▸ **Description of the task**
Only the lines from the first one through the line with "tip_corner_r = 0.9; // [0.4:0.1:1.1]" should be printed, exactly as they appear.

::::::::

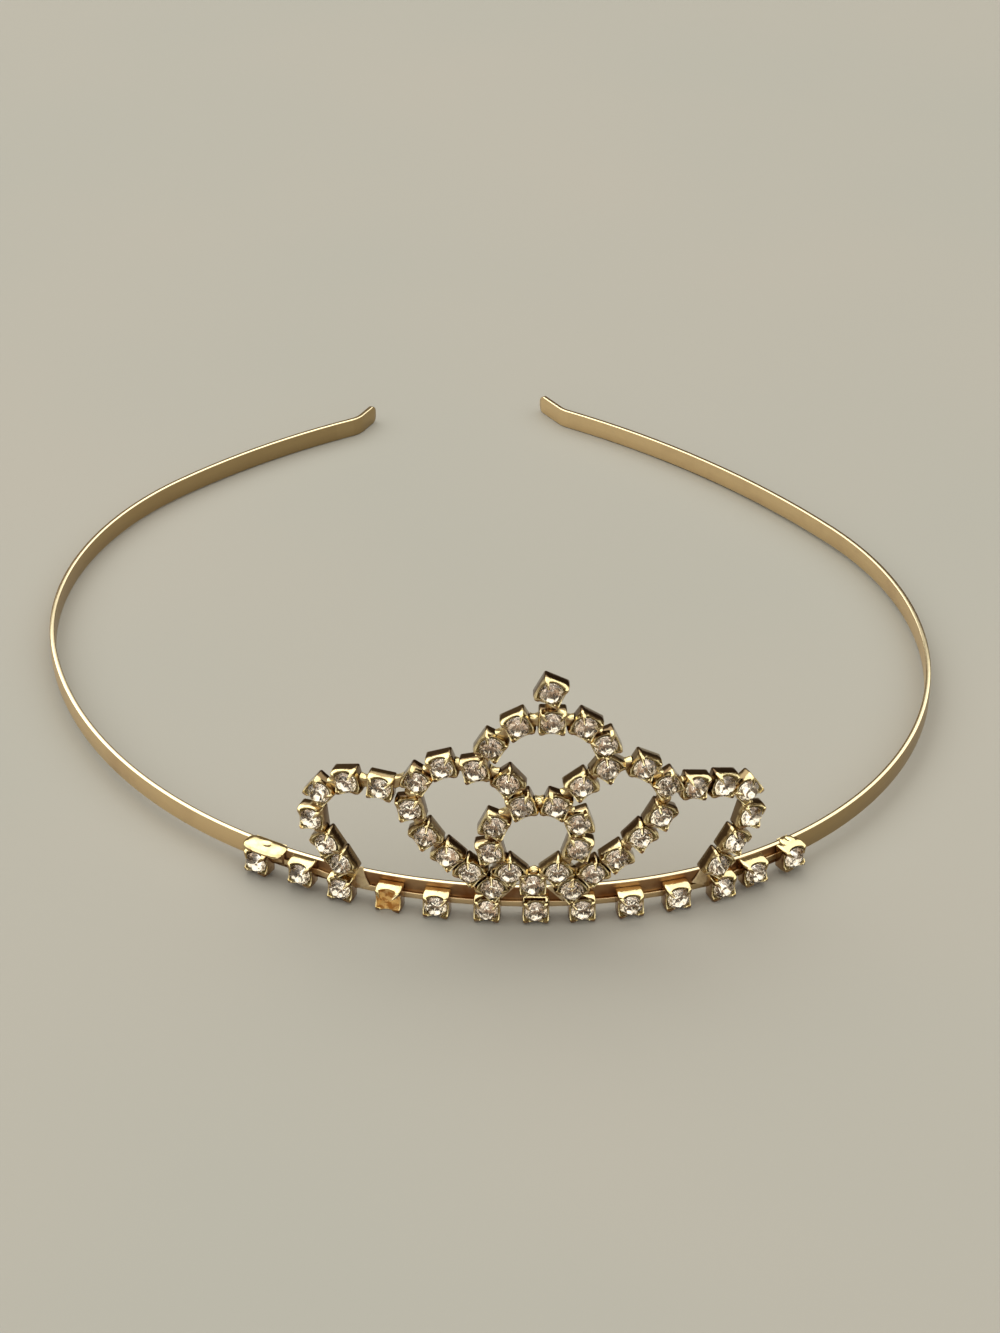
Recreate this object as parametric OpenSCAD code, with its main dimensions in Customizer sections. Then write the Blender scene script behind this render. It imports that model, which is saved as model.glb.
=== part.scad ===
// Mini crown headband: a flat metal headband standing on its edge, with an upright crown
// of claw-set stones soldered to the middle of its front.

/* [Headband strip] */
// Width of the strip, which is its height as it stands on edge
band_w = 3.1; // [2.8:0.1:4]
// Thickness of the strip
band_t = 0.8; // [0.6:0.1:1.4]
// Radius of the rounded corners at the two tips
tip_corner_r = 0.9; // [0.4:0.1:1.1]

/* [Headband bends] */
// Radius of the front bend to the right of the crown's middle, to the middle of the strip
right_front_r = 66.5; // [60:0.5:80]
// Turn of the right front bend, in degrees
right_front_turn = 14; // [8:1:20]
// Radius of the right side bend
right_side_r = 57.5; // [52:0.5:62]
// Turn of the right side bend
right_side_turn = 112.5; // [104:0.5:117]
// Radius of the right back stretch
right_back_r = 140; // [110:1:180]
// Turn of the right back stretch
right_back_turn = 23; // [18:0.5:25]
// Radius of the front bend to the left of the crown's middle
left_front_r = 73.5; // [66:0.5:80]
// Turn of the left front bend
left_front_turn = 76.5; // [68:0.5:78]
// Radius of the left side bend
left_side_r = 53; // [48:0.5:58]
// Turn of the left side bend
left_side_turn = 59.5; // [54:0.5:66]
// Radius of the left back stretch
left_back_r = 117; // [95:1:150]
// Turn of the left back stretch
left_back_turn = 16.5; // [10:0.5:19]

/* [Headband tips] */
// Radius of the kink that turns each tip away from the head
tip_bend_r = 4; // [2:0.5:8]
// Turn of the right tip away from the head
right_tip_turn = 24; // [0:1:40]
// Straight length of the right tip
right_tip_len = 5.3; // [3:0.1:12]
// Turn of the left tip away from the head
left_tip_turn = 33; // [0:1:45]
// Straight length of the left tip
left_tip_len = 3.8; // [3:0.1:12]

/* [Claw cups] */
// Outside width of a square cup
cup_w = 3.7; // [3.6:0.05:4]
// Height of a cup's walls in front of the band
cup_depth = 2.3; // [2.1:0.1:2.6]
// Thickness of a cup's walls
cup_wall = 0.22; // [0.15:0.01:0.25]
// Thickness of a cup's back
cup_back = 0.3; // [0.2:0.05:0.4]
// Radius of the arch cut into each wall between two claws
arch_r = 2; // [1.5:0.1:3]
// Depth of that arch
arch_dip = 0.5; // [0.2:0.1:0.8]
// Width of a claw where it leaves the corner
claw_w = 0.9; // [0.6:0.1:1.1]
// Width of a claw's tip
claw_tip_w = 0.35; // [0.2:0.05:0.5]
// Thickness of a claw
claw_t = 0.2; // [0.15:0.05:0.3]
// Length of a claw over the stone
claw_len = 1.15; // [0.8:0.05:1.3]
// Slope of a claw, in degrees
claw_slope = 28; // [22:1:38]

/* [Stones] */
// Width of a stone across its girdle
stone_d = 3.15; // [2.6:0.05:3.15]
// Facets round a stone
stone_facets = 8; // [8:1:12]
// Width of a stone's table
table_d = 1.85; // [1.4:0.05:2.1]
// Width of the flat at a stone's back point
culet_d = 0.4; // [0.2:0.05:0.8]
// Height of the pointed back below the girdle
pavilion_h = 1.6; // [1.2:0.05:1.65]
// Thickness of the girdle
girdle_t = 0.16; // [0.1:0.01:0.2]
// Height of the crown facets above the girdle
bezel_h = 0.68; // [0.4:0.02:0.8]
// Clearance between a stone and its cup
stone_gap = 0.05; // [0.03:0.01:0.06]

/* [Base chain] */
// Distance between the cups of the base chain
base_pitch = 6.5; // [6.3:0.1:7]
// Height of the lowest cups' middle above the band's lower edge
base_level = 0.5; // [0.3:0.1:1.2]
// Width of the flat webs that join the base cups
strip_w = 1.3; // [1:0.1:1.6]
// Thickness of those webs
strip_t = 0.3; // [0.2:0.05:0.4]
// Clearance between the band and the soldered crown
solder_gap = 0.05; // [0.03:0.01:0.08]
// Thickness of the two end tabs that fold over the band
tab_t = 0.35; // [0.25:0.05:0.5]
// Radius of the tabs' rounded corners
tab_corner_r = 1; // [0.5:0.1:1]
// Reach of the tabs in front of the band
tab_reach = 1.9; // [1.2:0.1:2.1]
// Depth of the tabs' lips behind the band
tab_lip = 1.2; // [0.8:0.1:2]
// Length of the left tab
left_tab_len = 6.8; // [5:0.1:8]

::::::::

▸ **Response to this exercise**
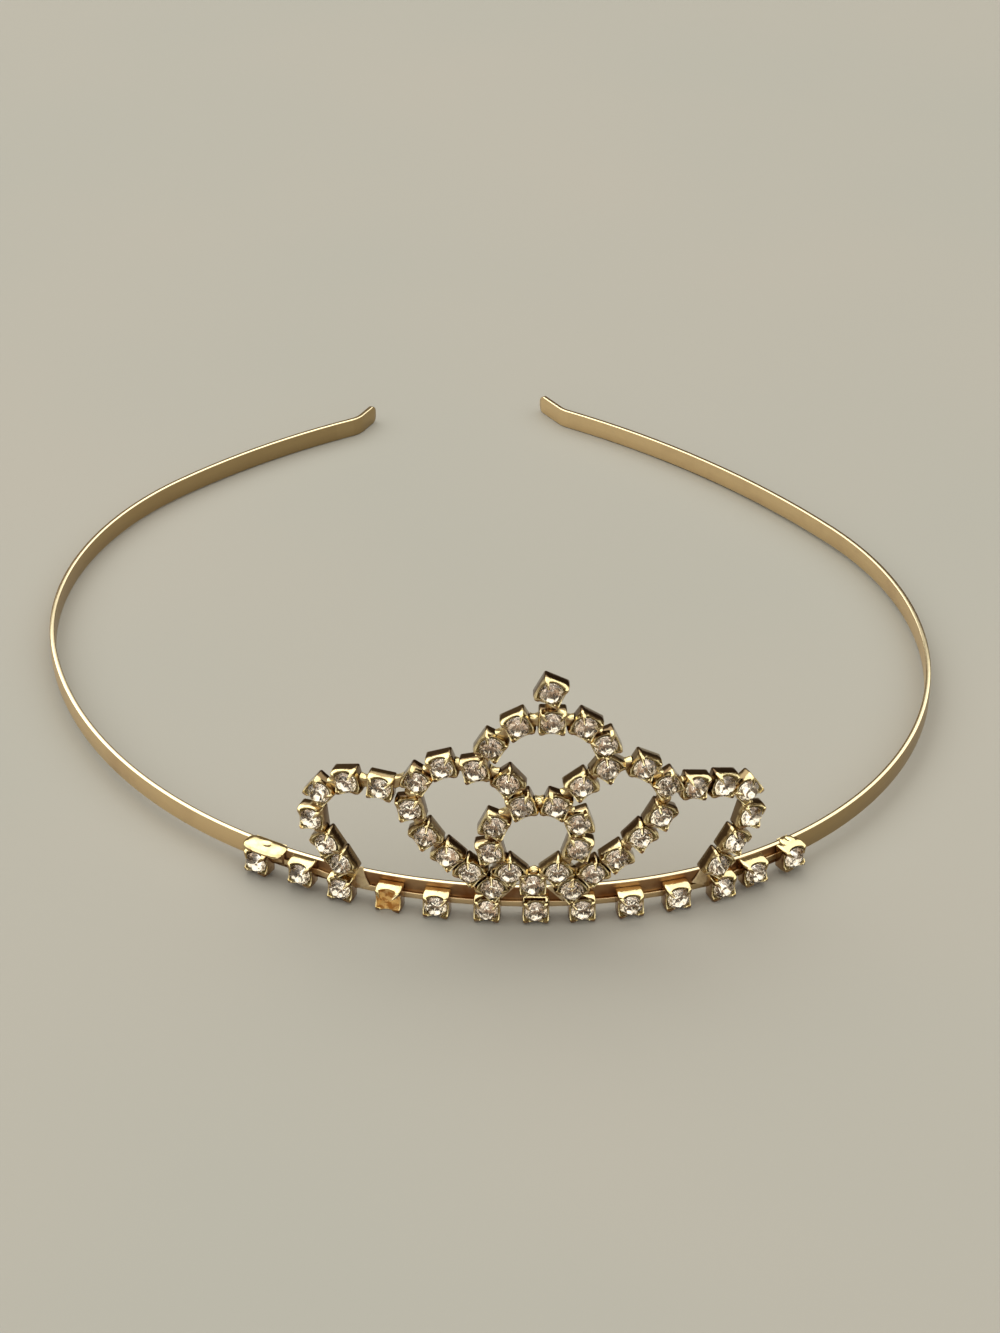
Recreate this object as parametric OpenSCAD code, with its main dimensions in Customizer sections. Then write the Blender scene script behind this render. It imports that model, which is saved as model.glb.
=== part.scad ===
// Mini crown headband: a flat metal headband standing on its edge, with an upright crown
// of claw-set stones soldered to the middle of its front.

/* [Headband strip] */
// Width of the strip, which is its height as it stands on edge
band_w = 3.1; // [2.8:0.1:4]
// Thickness of the strip
band_t = 0.8; // [0.6:0.1:1.4]
// Radius of the rounded corners at the two tips
tip_corner_r = 0.9; // [0.4:0.1:1.1]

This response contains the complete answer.